Hammerson backs away from Intu takeover (GB)

Hammerson backs away from Intu takeover (GB)

The Board of Hammerson has withdrawn its recommendation to Hammerson shareholders to vote in favour of the Intu acquisition.

 

The Board reassessed the proposed deal in light of updated information on current market dynamics in the UK. Over the last five months, the financial strength of retailers and other tenants in the UK has softened and a number of retailers have entered into administrations or CVAs, while consumer confidence has also remained subdued. Whilst Hammerson has proven its portfolio is well positioned to weather the current environment, the equity market now perceives a heightened level of risk associated with the UK retail property sector as a whole.

 

David Tyler, Chairman of Hammerson, said: “After careful consideration, the Board has concluded it is no longer in the best interests of shareholders to carry out the Intu Acquisition. In recent weeks, investors have told us they share our view of the exceptional quality of our portfolio and that they have great confidence in our management team.

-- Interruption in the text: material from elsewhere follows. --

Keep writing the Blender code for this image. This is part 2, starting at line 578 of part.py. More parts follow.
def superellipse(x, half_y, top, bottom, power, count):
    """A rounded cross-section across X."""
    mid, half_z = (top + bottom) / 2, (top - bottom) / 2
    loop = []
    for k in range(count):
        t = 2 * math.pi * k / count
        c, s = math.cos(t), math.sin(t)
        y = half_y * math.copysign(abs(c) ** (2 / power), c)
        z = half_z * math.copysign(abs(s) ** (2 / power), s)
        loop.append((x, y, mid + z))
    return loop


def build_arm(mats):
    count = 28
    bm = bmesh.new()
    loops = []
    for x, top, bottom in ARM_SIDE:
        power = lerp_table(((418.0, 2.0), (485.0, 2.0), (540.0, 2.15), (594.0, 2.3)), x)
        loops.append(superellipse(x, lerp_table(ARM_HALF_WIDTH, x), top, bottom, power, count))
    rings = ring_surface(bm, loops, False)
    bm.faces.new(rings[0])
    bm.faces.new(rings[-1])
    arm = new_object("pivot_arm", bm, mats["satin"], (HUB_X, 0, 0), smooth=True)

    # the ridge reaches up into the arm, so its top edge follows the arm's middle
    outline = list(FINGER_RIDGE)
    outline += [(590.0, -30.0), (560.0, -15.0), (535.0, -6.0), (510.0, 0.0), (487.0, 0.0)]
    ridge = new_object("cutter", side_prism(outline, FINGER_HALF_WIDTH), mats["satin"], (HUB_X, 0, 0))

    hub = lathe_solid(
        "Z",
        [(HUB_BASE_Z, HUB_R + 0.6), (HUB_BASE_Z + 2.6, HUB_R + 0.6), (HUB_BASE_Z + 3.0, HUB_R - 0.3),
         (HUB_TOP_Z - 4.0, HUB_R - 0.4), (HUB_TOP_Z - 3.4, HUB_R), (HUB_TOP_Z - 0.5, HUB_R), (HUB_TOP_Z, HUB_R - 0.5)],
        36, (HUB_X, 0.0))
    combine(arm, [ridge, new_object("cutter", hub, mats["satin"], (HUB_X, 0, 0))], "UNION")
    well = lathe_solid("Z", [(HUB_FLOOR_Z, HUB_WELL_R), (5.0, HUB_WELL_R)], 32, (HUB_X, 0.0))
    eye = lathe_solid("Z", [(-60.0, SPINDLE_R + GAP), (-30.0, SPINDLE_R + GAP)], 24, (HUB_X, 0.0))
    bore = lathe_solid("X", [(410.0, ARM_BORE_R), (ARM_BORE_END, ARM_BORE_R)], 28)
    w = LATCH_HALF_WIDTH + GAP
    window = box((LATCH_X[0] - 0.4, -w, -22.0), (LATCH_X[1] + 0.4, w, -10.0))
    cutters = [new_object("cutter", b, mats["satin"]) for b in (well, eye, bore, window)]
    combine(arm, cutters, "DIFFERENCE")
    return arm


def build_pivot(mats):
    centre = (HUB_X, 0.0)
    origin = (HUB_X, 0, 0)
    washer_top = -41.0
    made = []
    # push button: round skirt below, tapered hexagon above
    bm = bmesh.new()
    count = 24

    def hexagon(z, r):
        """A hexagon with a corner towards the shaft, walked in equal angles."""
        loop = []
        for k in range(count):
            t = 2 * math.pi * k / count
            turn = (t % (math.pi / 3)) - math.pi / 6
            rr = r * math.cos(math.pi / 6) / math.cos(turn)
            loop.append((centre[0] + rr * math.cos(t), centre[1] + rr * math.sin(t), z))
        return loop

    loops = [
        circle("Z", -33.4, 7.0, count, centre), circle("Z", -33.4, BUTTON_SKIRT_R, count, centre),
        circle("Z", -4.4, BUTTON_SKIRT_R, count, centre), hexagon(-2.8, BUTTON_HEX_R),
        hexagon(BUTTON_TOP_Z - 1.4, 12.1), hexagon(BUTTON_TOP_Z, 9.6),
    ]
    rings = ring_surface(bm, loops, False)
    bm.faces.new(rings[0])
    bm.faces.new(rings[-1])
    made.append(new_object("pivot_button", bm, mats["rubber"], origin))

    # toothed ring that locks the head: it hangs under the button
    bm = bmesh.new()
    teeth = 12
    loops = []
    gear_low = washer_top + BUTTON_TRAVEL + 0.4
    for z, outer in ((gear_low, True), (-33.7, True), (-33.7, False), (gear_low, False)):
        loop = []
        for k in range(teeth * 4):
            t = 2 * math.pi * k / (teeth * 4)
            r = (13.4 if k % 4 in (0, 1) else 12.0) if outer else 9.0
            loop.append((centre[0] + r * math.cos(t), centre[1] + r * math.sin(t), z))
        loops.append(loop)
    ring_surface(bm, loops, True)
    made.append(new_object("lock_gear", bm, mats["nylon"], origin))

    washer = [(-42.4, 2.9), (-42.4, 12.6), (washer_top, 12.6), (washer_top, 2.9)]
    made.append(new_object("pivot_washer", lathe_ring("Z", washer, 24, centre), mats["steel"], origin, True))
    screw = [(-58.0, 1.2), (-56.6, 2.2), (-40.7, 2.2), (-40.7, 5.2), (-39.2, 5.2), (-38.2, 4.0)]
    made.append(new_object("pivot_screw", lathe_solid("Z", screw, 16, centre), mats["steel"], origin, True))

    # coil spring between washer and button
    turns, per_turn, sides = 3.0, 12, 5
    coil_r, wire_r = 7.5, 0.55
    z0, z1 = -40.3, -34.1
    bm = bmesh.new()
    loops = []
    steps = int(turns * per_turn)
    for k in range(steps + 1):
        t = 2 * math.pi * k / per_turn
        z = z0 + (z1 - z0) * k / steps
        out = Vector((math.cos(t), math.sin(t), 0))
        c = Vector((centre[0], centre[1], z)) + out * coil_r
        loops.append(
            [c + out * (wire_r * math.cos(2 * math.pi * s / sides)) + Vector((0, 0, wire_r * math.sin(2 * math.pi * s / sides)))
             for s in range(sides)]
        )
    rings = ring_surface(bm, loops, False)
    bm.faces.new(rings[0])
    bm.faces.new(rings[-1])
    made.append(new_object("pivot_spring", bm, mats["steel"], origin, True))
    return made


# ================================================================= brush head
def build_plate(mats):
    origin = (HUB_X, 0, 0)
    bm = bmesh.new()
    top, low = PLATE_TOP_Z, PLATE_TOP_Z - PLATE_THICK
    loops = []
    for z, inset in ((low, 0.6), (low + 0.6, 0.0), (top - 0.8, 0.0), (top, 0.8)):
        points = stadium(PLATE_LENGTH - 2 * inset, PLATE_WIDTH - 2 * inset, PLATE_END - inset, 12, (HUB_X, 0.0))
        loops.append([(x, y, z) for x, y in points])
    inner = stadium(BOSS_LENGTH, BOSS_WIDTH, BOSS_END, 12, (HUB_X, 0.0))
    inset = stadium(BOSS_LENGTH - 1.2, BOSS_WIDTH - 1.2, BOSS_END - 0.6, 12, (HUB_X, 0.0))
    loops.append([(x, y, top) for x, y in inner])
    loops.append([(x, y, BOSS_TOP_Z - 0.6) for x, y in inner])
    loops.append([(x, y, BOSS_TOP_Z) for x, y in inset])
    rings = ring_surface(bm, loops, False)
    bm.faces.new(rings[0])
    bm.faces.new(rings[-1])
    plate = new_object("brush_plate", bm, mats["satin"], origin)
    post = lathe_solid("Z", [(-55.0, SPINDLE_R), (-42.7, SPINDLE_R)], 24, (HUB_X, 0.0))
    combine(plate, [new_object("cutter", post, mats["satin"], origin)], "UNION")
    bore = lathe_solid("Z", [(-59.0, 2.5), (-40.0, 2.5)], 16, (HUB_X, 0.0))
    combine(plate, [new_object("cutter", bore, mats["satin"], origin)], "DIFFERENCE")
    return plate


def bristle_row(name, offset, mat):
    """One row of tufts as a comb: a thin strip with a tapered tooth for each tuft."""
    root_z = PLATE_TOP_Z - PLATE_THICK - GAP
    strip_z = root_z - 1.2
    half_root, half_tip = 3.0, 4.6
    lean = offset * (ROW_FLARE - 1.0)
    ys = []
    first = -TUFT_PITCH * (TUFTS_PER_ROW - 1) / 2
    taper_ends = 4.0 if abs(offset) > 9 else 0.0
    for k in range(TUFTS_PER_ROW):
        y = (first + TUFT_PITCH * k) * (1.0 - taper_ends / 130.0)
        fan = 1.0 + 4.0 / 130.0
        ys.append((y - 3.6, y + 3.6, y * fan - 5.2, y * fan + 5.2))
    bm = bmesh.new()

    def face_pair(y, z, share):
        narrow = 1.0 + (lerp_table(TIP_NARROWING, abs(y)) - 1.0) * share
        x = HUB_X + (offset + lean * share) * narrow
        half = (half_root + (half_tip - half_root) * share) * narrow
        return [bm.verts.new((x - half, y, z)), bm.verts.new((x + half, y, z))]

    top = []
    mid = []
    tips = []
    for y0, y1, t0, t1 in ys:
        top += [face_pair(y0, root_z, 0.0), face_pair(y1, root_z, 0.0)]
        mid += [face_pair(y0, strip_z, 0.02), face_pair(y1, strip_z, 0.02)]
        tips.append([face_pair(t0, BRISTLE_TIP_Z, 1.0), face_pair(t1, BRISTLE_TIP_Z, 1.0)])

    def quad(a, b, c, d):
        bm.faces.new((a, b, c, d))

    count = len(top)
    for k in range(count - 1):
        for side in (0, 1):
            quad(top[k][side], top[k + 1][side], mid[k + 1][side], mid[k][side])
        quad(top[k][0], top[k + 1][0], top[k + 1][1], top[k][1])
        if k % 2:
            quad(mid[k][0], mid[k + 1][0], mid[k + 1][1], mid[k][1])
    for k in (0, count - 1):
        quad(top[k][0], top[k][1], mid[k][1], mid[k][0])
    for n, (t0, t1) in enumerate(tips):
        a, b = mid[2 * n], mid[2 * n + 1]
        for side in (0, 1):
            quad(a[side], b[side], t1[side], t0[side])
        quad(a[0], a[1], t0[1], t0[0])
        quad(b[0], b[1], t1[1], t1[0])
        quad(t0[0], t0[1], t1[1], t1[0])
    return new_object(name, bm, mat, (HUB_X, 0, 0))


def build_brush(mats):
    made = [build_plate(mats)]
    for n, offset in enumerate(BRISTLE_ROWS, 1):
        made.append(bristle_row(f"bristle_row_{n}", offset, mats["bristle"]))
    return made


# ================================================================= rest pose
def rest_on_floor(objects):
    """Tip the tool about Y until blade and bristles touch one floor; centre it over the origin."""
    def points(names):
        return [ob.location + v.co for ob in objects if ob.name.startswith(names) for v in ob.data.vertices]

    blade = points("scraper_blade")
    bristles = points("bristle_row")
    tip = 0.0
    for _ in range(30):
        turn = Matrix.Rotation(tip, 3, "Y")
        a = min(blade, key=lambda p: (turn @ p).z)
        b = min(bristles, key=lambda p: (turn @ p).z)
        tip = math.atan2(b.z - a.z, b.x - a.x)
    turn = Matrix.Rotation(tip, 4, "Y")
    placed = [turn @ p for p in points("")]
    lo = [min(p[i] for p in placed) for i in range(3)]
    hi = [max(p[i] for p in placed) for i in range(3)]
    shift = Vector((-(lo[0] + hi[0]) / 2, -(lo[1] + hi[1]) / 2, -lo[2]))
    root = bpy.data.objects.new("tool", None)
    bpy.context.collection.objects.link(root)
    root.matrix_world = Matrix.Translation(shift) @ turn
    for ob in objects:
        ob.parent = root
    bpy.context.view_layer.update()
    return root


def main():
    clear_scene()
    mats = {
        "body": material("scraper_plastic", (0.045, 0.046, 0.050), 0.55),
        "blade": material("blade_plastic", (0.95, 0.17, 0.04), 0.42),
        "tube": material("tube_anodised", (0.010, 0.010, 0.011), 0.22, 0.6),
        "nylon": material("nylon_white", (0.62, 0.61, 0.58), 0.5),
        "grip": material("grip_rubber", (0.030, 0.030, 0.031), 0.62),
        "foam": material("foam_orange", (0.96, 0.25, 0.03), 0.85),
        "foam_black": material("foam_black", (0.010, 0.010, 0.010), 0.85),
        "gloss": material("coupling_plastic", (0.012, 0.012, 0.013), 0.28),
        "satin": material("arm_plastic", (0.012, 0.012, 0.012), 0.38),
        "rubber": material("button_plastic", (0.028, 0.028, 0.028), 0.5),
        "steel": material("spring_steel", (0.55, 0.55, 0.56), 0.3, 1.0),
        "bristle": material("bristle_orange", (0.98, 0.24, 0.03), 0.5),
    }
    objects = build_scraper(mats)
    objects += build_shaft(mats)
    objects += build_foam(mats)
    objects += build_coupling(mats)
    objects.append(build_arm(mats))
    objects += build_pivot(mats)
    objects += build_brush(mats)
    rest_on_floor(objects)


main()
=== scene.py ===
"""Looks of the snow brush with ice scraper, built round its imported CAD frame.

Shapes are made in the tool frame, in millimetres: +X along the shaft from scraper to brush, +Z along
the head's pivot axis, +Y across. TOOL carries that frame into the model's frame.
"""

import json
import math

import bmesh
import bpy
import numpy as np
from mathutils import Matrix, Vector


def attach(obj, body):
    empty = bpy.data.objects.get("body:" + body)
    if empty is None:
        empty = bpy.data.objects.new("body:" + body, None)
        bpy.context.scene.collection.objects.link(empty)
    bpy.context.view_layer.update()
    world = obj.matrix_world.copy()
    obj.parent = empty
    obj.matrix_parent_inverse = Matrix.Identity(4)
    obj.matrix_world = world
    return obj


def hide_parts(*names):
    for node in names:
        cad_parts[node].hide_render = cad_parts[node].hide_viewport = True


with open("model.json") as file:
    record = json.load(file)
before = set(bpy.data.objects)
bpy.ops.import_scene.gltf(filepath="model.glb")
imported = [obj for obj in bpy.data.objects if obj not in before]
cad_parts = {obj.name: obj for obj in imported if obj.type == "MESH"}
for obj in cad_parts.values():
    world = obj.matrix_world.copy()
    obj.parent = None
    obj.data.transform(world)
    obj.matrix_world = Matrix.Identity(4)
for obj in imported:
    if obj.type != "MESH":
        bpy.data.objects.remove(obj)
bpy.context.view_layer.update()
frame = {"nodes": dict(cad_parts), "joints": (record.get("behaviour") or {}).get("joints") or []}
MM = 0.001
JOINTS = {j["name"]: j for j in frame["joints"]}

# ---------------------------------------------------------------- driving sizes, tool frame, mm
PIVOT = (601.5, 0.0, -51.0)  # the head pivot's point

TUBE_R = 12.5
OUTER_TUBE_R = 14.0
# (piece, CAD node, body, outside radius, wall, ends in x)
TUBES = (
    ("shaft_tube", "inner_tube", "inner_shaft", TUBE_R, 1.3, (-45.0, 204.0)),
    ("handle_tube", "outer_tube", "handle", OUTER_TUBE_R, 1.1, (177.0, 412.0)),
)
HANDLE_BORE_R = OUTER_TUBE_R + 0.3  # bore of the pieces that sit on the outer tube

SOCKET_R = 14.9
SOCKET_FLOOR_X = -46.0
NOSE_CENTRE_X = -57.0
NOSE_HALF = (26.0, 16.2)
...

The Board has complete conviction in Hammerson’s prospects as a standalone business as we pursue our plans for future growth.

 

David Atkins, Chief Executive of Hammerson, added:“Hammerson is an ambitious company with a disciplined approach to the pursuit of compelling investments to strengthen its portfolio. It is clear that the heightened risks to the Intu Acquisition now outweigh the longer-term benefits. We have a clear strategy that has delivered consistent, strong returns on a standalone basis and we look forward to updating the market in the near term on our plans to accelerate the delivery of further value for shareholders.”